Written request: Can you write out all of the material below, word for word?

* Start *

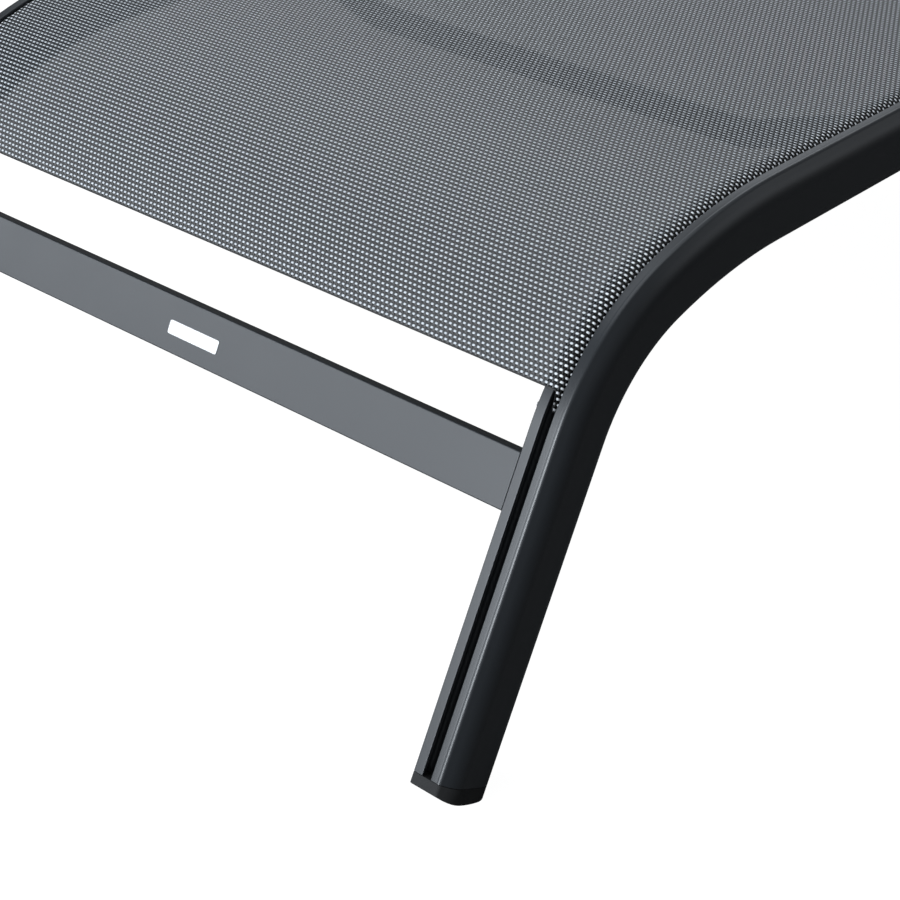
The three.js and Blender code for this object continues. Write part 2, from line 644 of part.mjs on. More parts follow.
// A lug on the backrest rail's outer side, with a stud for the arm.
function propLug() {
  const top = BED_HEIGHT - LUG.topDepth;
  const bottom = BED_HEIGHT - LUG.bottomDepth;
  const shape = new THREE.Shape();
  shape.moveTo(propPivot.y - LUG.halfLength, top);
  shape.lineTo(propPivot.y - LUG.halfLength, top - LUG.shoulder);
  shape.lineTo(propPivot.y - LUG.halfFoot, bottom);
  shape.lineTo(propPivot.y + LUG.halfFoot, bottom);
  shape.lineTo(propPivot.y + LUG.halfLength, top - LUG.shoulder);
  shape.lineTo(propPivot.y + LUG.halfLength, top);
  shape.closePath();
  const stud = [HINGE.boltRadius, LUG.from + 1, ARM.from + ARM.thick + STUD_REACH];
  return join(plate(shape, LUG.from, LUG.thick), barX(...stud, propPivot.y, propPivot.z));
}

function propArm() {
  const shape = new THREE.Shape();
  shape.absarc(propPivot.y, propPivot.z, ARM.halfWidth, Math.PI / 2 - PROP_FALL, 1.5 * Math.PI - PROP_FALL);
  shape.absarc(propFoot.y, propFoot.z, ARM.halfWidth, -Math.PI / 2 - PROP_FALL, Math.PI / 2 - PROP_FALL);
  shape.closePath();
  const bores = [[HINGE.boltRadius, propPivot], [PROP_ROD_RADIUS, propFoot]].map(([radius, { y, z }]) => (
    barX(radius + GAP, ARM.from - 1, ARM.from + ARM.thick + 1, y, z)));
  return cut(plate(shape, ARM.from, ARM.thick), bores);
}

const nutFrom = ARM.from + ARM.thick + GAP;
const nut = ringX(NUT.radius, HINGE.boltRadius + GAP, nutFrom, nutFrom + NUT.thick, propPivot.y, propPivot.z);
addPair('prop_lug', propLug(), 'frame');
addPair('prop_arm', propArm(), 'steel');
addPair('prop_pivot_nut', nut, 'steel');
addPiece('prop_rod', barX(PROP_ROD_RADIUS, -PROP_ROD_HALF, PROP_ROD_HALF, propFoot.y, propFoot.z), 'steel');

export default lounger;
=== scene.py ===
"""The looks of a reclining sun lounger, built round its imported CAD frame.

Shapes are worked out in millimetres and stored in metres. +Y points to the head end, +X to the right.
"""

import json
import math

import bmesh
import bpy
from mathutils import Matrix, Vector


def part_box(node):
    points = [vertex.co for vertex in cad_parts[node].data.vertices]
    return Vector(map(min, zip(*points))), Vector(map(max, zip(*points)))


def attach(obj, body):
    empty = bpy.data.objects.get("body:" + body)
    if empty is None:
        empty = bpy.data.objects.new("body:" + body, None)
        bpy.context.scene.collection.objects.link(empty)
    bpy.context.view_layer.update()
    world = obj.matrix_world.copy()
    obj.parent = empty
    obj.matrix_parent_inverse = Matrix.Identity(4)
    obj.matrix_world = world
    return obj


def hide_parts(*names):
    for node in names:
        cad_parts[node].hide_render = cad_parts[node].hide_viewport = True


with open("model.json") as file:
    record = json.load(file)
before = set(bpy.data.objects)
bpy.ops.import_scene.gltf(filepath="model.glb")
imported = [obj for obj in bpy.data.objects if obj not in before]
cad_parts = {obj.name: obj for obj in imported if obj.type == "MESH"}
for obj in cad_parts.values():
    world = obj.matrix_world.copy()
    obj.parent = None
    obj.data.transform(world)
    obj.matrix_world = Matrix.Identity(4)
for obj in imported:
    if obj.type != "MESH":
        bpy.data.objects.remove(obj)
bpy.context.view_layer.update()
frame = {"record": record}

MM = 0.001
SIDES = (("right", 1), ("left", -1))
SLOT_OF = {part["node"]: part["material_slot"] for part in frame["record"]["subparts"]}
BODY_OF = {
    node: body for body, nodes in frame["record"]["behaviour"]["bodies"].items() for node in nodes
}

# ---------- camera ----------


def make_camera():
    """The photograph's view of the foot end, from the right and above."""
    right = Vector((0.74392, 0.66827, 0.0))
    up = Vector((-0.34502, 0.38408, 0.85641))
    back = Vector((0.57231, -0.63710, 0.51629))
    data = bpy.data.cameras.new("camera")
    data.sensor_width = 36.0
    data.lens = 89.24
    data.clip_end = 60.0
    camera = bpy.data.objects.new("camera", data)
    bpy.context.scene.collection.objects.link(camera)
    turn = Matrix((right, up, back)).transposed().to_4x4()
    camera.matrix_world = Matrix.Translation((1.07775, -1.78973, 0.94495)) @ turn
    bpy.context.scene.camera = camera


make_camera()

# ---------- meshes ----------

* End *

Result of this task:
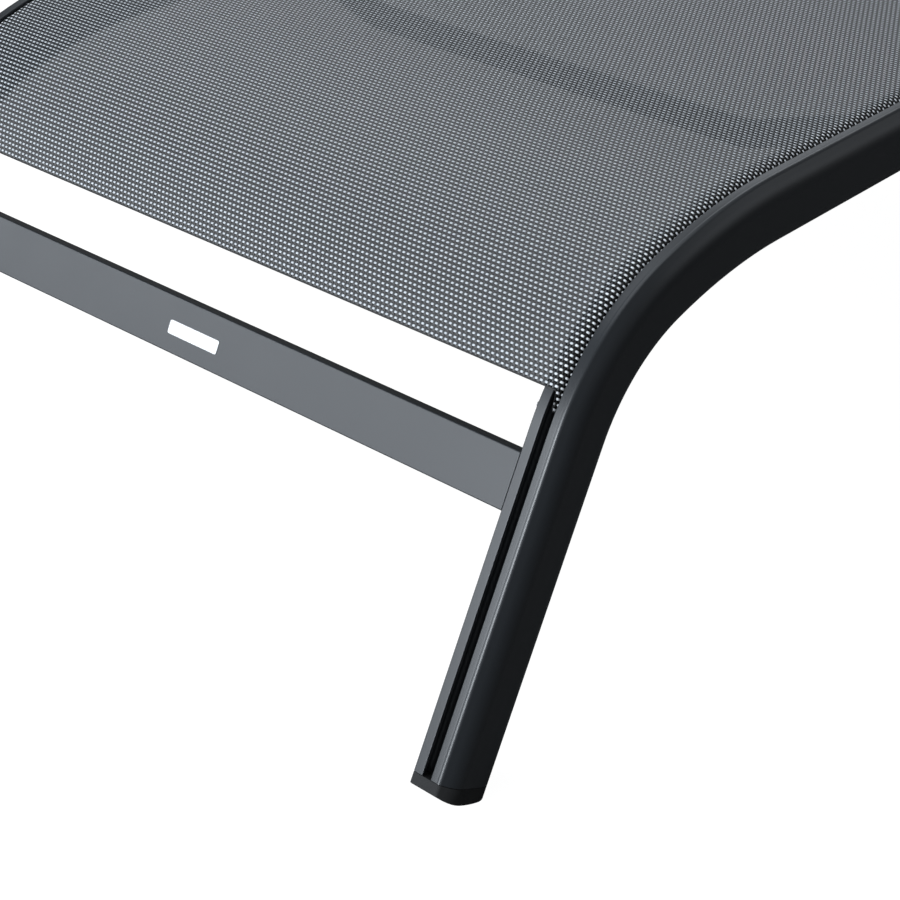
The three.js and Blender code for this object continues. Write part 2, from line 644 of part.mjs on. More parts follow.
// A lug on the backrest rail's outer side, with a stud for the arm.
function propLug() {
  const top = BED_HEIGHT - LUG.topDepth;
  const bottom = BED_HEIGHT - LUG.bottomDepth;
  const shape = new THREE.Shape();
  shape.moveTo(propPivot.y - LUG.halfLength, top);
  shape.lineTo(propPivot.y - LUG.halfLength, top - LUG.shoulder);
  shape.lineTo(propPivot.y - LUG.halfFoot, bottom);
  shape.lineTo(propPivot.y + LUG.halfFoot, bottom);
  shape.lineTo(propPivot.y + LUG.halfLength, top - LUG.shoulder);
  shape.lineTo(propPivot.y + LUG.halfLength, top);
  shape.closePath();
  const stud = [HINGE.boltRadius, LUG.from + 1, ARM.from + ARM.thick + STUD_REACH];
  return join(plate(shape, LUG.from, LUG.thick), barX(...stud, propPivot.y, propPivot.z));
}

function propArm() {
  const shape = new THREE.Shape();
  shape.absarc(propPivot.y, propPivot.z, ARM.halfWidth, Math.PI / 2 - PROP_FALL, 1.5 * Math.PI - PROP_FALL);
  shape.absarc(propFoot.y, propFoot.z, ARM.halfWidth, -Math.PI / 2 - PROP_FALL, Math.PI / 2 - PROP_FALL);
  shape.closePath();
  const bores = [[HINGE.boltRadius, propPivot], [PROP_ROD_RADIUS, propFoot]].map(([radius, { y, z }]) => (
    barX(radius + GAP, ARM.from - 1, ARM.from + ARM.thick + 1, y, z)));
  return cut(plate(shape, ARM.from, ARM.thick), bores);
}

const nutFrom = ARM.from + ARM.thick + GAP;
const nut = ringX(NUT.radius, HINGE.boltRadius + GAP, nutFrom, nutFrom + NUT.thick, propPivot.y, propPivot.z);
addPair('prop_lug', propLug(), 'frame');
addPair('prop_arm', propArm(), 'steel');
addPair('prop_pivot_nut', nut, 'steel');
addPiece('prop_rod', barX(PROP_ROD_RADIUS, -PROP_ROD_HALF, PROP_ROD_HALF, propFoot.y, propFoot.z), 'steel');

export default lounger;
=== scene.py ===
"""The looks of a reclining sun lounger, built round its imported CAD frame.

Shapes are worked out in millimetres and stored in metres. +Y points to the head end, +X to the right.
"""

import json
import math

import bmesh
import bpy
from mathutils import Matrix, Vector


def part_box(node):
    points = [vertex.co for vertex in cad_parts[node].data.vertices]
    return Vector(map(min, zip(*points))), Vector(map(max, zip(*points)))


def attach(obj, body):
    empty = bpy.data.objects.get("body:" + body)
    if empty is None:
        empty = bpy.data.objects.new("body:" + body, None)
        bpy.context.scene.collection.objects.link(empty)
    bpy.context.view_layer.update()
    world = obj.matrix_world.copy()
    obj.parent = empty
    obj.matrix_parent_inverse = Matrix.Identity(4)
    obj.matrix_world = world
    return obj


def hide_parts(*names):
    for node in names:
        cad_parts[node].hide_render = cad_parts[node].hide_viewport = True


with open("model.json") as file:
    record = json.load(file)
before = set(bpy.data.objects)
bpy.ops.import_scene.gltf(filepath="model.glb")
imported = [obj for obj in bpy.data.objects if obj not in before]
cad_parts = {obj.name: obj for obj in imported if obj.type == "MESH"}
for obj in cad_parts.values():
    world = obj.matrix_world.copy()
    obj.parent = None
    obj.data.transform(world)
    obj.matrix_world = Matrix.Identity(4)
for obj in imported:
    if obj.type != "MESH":
        bpy.data.objects.remove(obj)
bpy.context.view_layer.update()
frame = {"record": record}

MM = 0.001
SIDES = (("right", 1), ("left", -1))
SLOT_OF = {part["node"]: part["material_slot"] for part in frame["record"]["subparts"]}
BODY_OF = {
    node: body for body, nodes in frame["record"]["behaviour"]["bodies"].items() for node in nodes
}

# ---------- camera ----------


def make_camera():
    """The photograph's view of the foot end, from the right and above."""
    right = Vector((0.74392, 0.66827, 0.0))
    up = Vector((-0.34502, 0.38408, 0.85641))
    back = Vector((0.57231, -0.63710, 0.51629))
    data = bpy.data.cameras.new("camera")
    data.sensor_width = 36.0
    data.lens = 89.24
    data.clip_end = 60.0
    camera = bpy.data.objects.new("camera", data)
    bpy.context.scene.collection.objects.link(camera)
    turn = Matrix((right, up, back)).transposed().to_4x4()
    camera.matrix_world = Matrix.Translation((1.07775, -1.78973, 0.94495)) @ turn
    bpy.context.scene.camera = camera


make_camera()

# ---------- meshes ----------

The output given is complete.